まず私どものところでは、いろいろと質問をお出してお答えいただいたり、少しワークをしていただいたり、ということで、とにかく通常のピアノのレッスン以上に生徒さんに沢山お話いただくようにしています。それに加えて、私の前で実際に弾いていただいて、その演奏について双方でコメントしていく、ということも行うようにしています。
というのも、実際に生徒さんに弾いていただくことによって、本当にいろいろなことが見えてきますし、そこで浮き彫りになった課題に注力することが何よりも重要、私などはそう感じてしまいます。ほら、「演奏を聴くと人柄が見えるような気がする」という話、よくあるではないですか。それと同じで、演奏を拝聴すると、その方ならではの問題点が見えてくることが結構多かったりするのですね。なので、ただ一方通行の座学よりは、実技つきの個別レッスンの方がより実践的ではないか、と思っています。

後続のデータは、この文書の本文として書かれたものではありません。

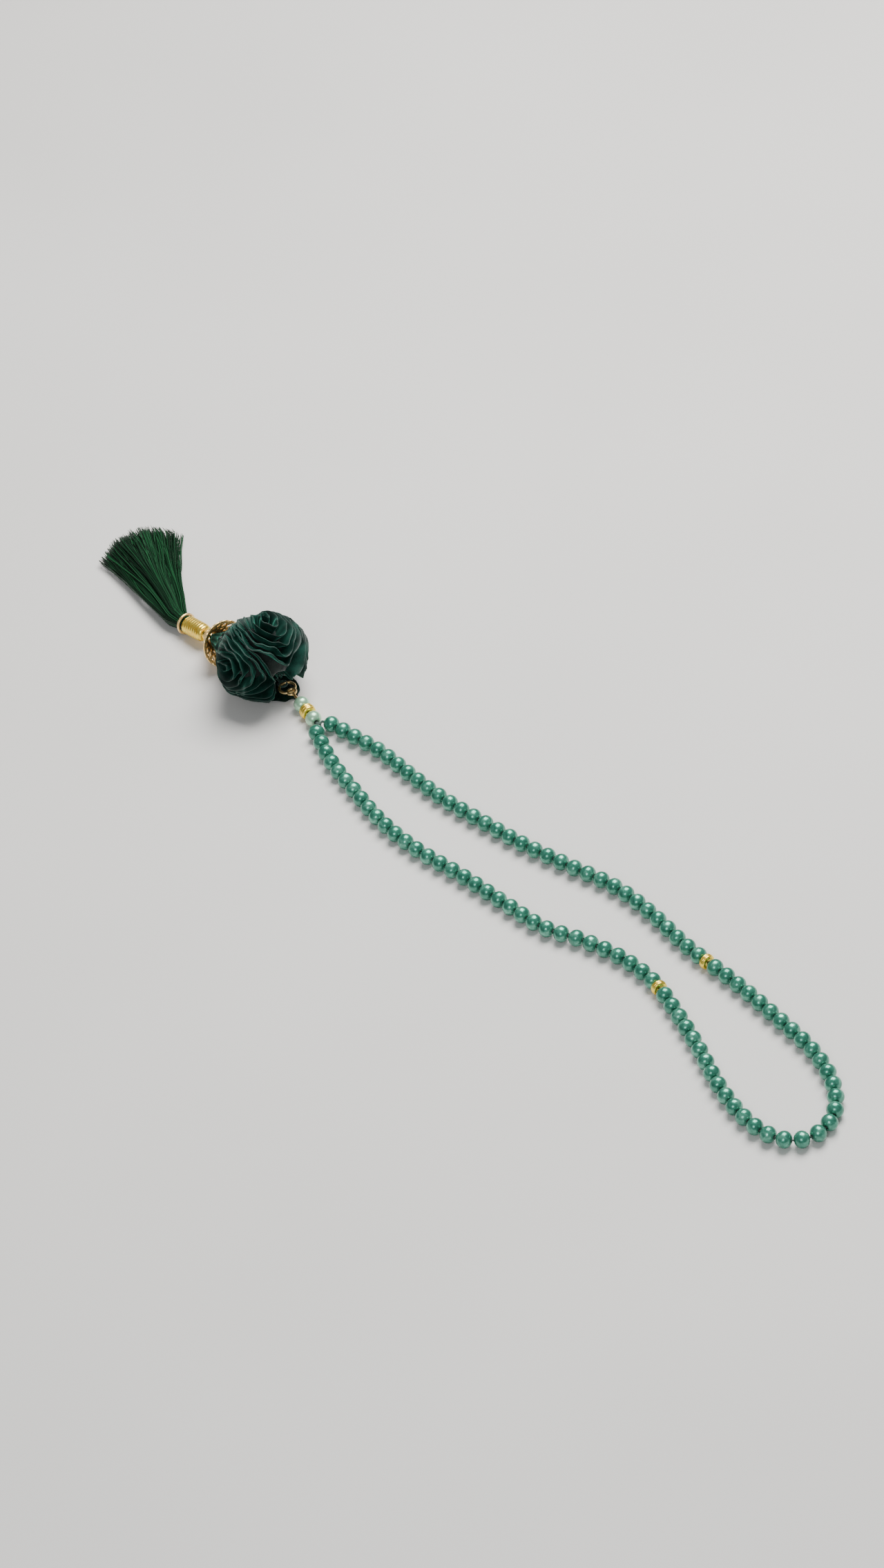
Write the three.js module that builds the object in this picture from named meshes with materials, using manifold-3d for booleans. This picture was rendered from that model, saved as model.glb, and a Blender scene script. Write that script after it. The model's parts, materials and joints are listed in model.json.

弾いていただいた後、通常のピアノのレッスンであれば、即先生からいろいろなコメントがあると思いますが、私のレッスンでは、私からいくつか質問をお出ししたり、ご自身の演奏を自己評価していただいたりしています。そして、ここでのコミュニケーションに、できるだけ沢山の時間をかけるようにしています。
特徴的なのは、個人差もありますし、一様ではないのですが、ご自身の演奏に関する「音楽的な自己評価」をお聞きすると、実は、あまりご自身の演奏について具体的に覚えていらっしゃらないことが結構多い、ということでしょうか。
あるいは、演奏中にどんなことが頭によぎったか、ということも、詳しくその場でお話いただいたりします。そうすることで、演奏中の思考パターンが結構見えてきたりします。
少し驚くべきことですが、それこそショパンのバラードとか、ラヴェルのソナチネとか、そういう曲をバリバリ弾かれるような方でも、「緊張のあまり、音が合っているかどうか、それだけしか考えられない」とか、「違う音を弾いた後、ちゃんと戻れるだろうか、それでいっぱいいっぱいになる」とおっしゃるケース、結構ありますね。
これこそ、よくピアノの先生が仰る「自分の音が聴けていない」という事例だったりするわけです。残念ながら、音楽表現がお留守になってしまっているようなんですね。
でも、これを「自分の音が聴けていませんね」という一言で済ませるのはちょっと安直すぎる、と私は思っています。
ここまで話を進めてきたら、今度は具体的に音楽的表現の話について、しっかりとコミュニケーションをとるようにしていきます。楽譜にどういう指示があったか、作曲家の意図はどうなのか、それを具体的にどういうイメージに落とし込むのか、ということをとことん話し合うようにしています。そして、「次の音のイメージがどうか、今出した音がどういうものであったか、まさにそのわずかな時間の幅だけを感じながら進む。実は、自分の音を聴いて弾いている、とはそういうことだと思う。この状態になると、頭の中はある程度静けさを保つことができるし、いわゆるフロー状態に入りやすくなる」という説明をするのです。
このように説明していくと、生徒さんの側でも、「暗譜が飛ぶかも…と焦っていました。ただ正しい音(注・正しい高さの音名)のことしか頭にありませんでした。この音で合っているのかな、違ったかな、そればっかり考えていました。ほかのことはおろそかになっていたかも…」と納得していただけることも。
ということで、緊張対策の話もいたしますし、演奏表現の話にもしっかり入り込んでいくのが私どものスタイルです。もちろん、心理学も駆使しますが、結局、心や脳の一般原則だけではなく、実際の演奏の場面に即した対応策を見つけることこそ、より実践的な方法だと思っています。
お読みいただきまして、ありがとうございました。